Nicolaas Jouwe (24 November 1923 – 16 September 2017) was a Papuan leader who was selected to be vice president of the New Guinea Council that governed the Dutch colony of Netherlands New Guinea. As the president of the New Guinea Council was the Dutch civil servant Frits Sollewijn Gelpke, Jouwe was the highest ranking Papuan politician in the colony.

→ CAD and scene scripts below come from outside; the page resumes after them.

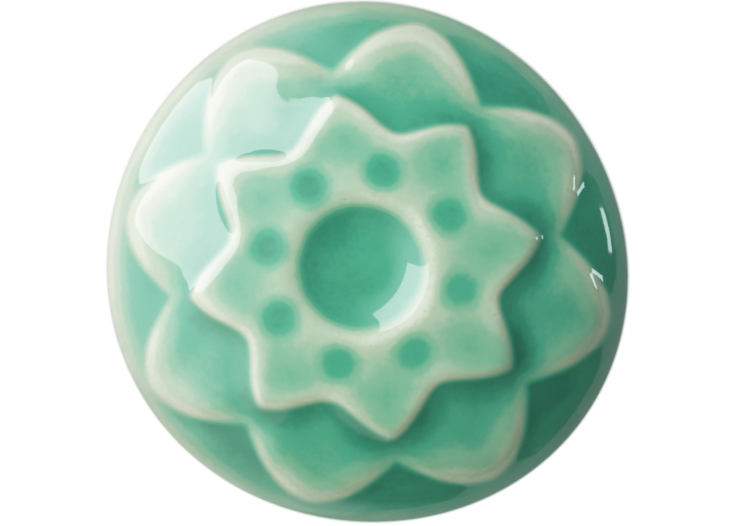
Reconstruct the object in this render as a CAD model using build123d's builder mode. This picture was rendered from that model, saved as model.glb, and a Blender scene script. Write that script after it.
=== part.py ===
"""Ceramic drawer knob with a flower relief, its metal collar, and the stud, washer and nut that hold it.

Millimetres. +Z is up. The knob's axis is Y: the flower faces -Y, and the stud points along +Y through the
drawer front. The origin is on the axis, on the collar's back face, which rests on the drawer front.
Profiles are drawn in the XY plane, with X as the radius, and turned about the Y axis.
"""

import os
from math import cos, pi, radians, sin, sqrt, tan

from build123d import *

# ---- Ceramic head ----
head_diameter = 40.0  # across the widest circle
dome_height = 12.5  # from the widest circle to the crown, before the relief
widest_at = 15.5  # from the drawer front to the widest circle
rim_depth = 3.5  # how far the rim rounds back behind the widest circle
neck_diameter = 18.0
cove_radius = 5.0  # between the neck and the underside of the rim
foot_diameter = 20.0
foot_height = 2.2  # straight wall of the foot, which the collar holds

# ---- Flower relief on the dome ----
petal_count = 8
flower_turn = -12.7  # angle of the first petal's tip from +X, in degrees
petal_step = 1.0  # petals above the dome
petal_tip_radius = 18.5
petal_shoulder_radius = 16.8
petal_shoulder_angle = 11.8  # either side of the petal's tip, in degrees
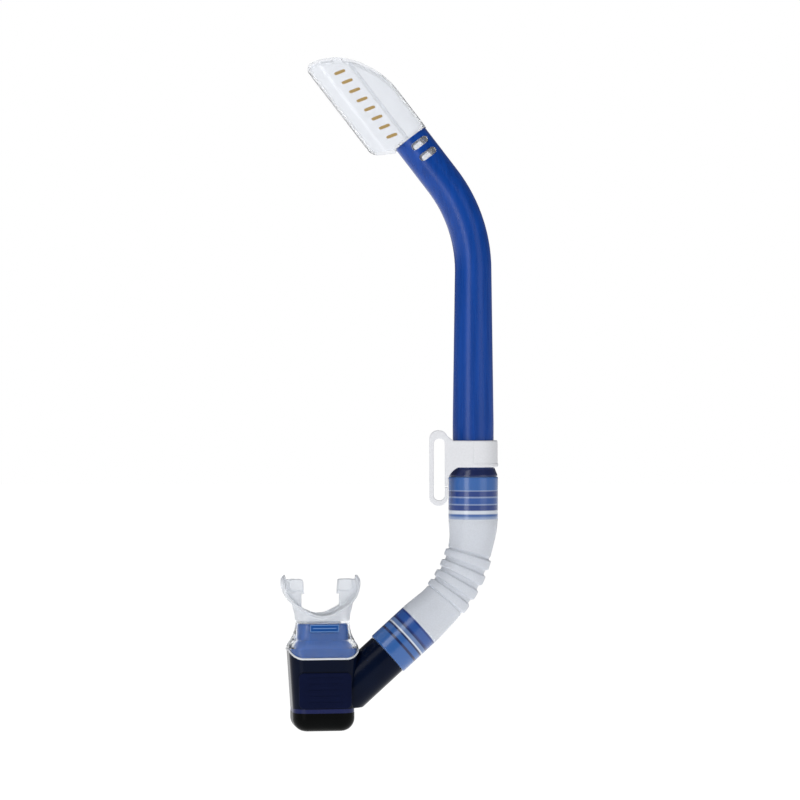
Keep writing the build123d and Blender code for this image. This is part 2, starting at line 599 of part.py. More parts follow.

During Japanese occupation, He alongside Johan Ariks, Frans Kaisiepo and Markus Kaisiepo were member of Japanese Kenpeitai. In 1945 he was listed as among the students in school of bestuur in Kota NICA (Jayapura), which became the first generation of Papuan elites. Among the school students were Frans Kaisiepo, Lukas Rumkoren, Yan Waromi, Cornelis Krey, Marthen Indey, Silas Papare, G. Saweri, Samuel D. Kawab.  On 31 August 1945, during Queen Wilhelminna birthday celebration in Bosnik (East Biak), Jouwe, which at the time was known as Indonesian nationalist, alongside Corinus Krey, Frans Kaisiepo, Marcus Kaisiepo alongside others was meeting in Lukas Rumkorem’s house and instead celebrate Indonesian independence ceremony. He was also a member of Komite Indonesia Merdeka (KIM), a branch of organisation supporting indonesian independence in Abepura from Melbourne, although he would later quit after it became Partai Indonesia Merdeka (PIM).

After Frans Kaisiepo used his participation in Malino Conference to popularise the name "Irian", Dutch authorities did not send any Papuan representative in the follow up Denpasar Conference which was held from 7–24 December 1946, even though on 12 December 1946, Nicolaas Jouwe, Marthen Indey, and Corinus Krey protested this decision and sent a telegram to van Mook in Denpasar to oppose the formation of the State of East Indonesia as Western New Guinea was not eventually included under pressure of Dutch Catholic Party, although van Mook claimed that financial and ethnic issues were the reason. In 1947, Jouwe and Markus Kaisiepo were involved in a disagreement with PKII leader, Silas Papare, which led Papare to move to Java. 

In a broader effort to dissociate Papua elite movement with the broader Indonesian movement, Dutch colonial authority remove Colonel Abdulkadir Widjojoatmodjo and began to persuade educated papuan elites to change side, among them Nicolaas Jouwe. In 1949, he was listed among the delegations in Round Table Conference in Den Haag, he was the representative for BFOs for New Guinea. In 1951 he was among the papuan leaders that opposed Indonesian efforts to integrate West Irian. He was among the founding member of Gerakan Persatuan Nieuw Guinea (GPNG).  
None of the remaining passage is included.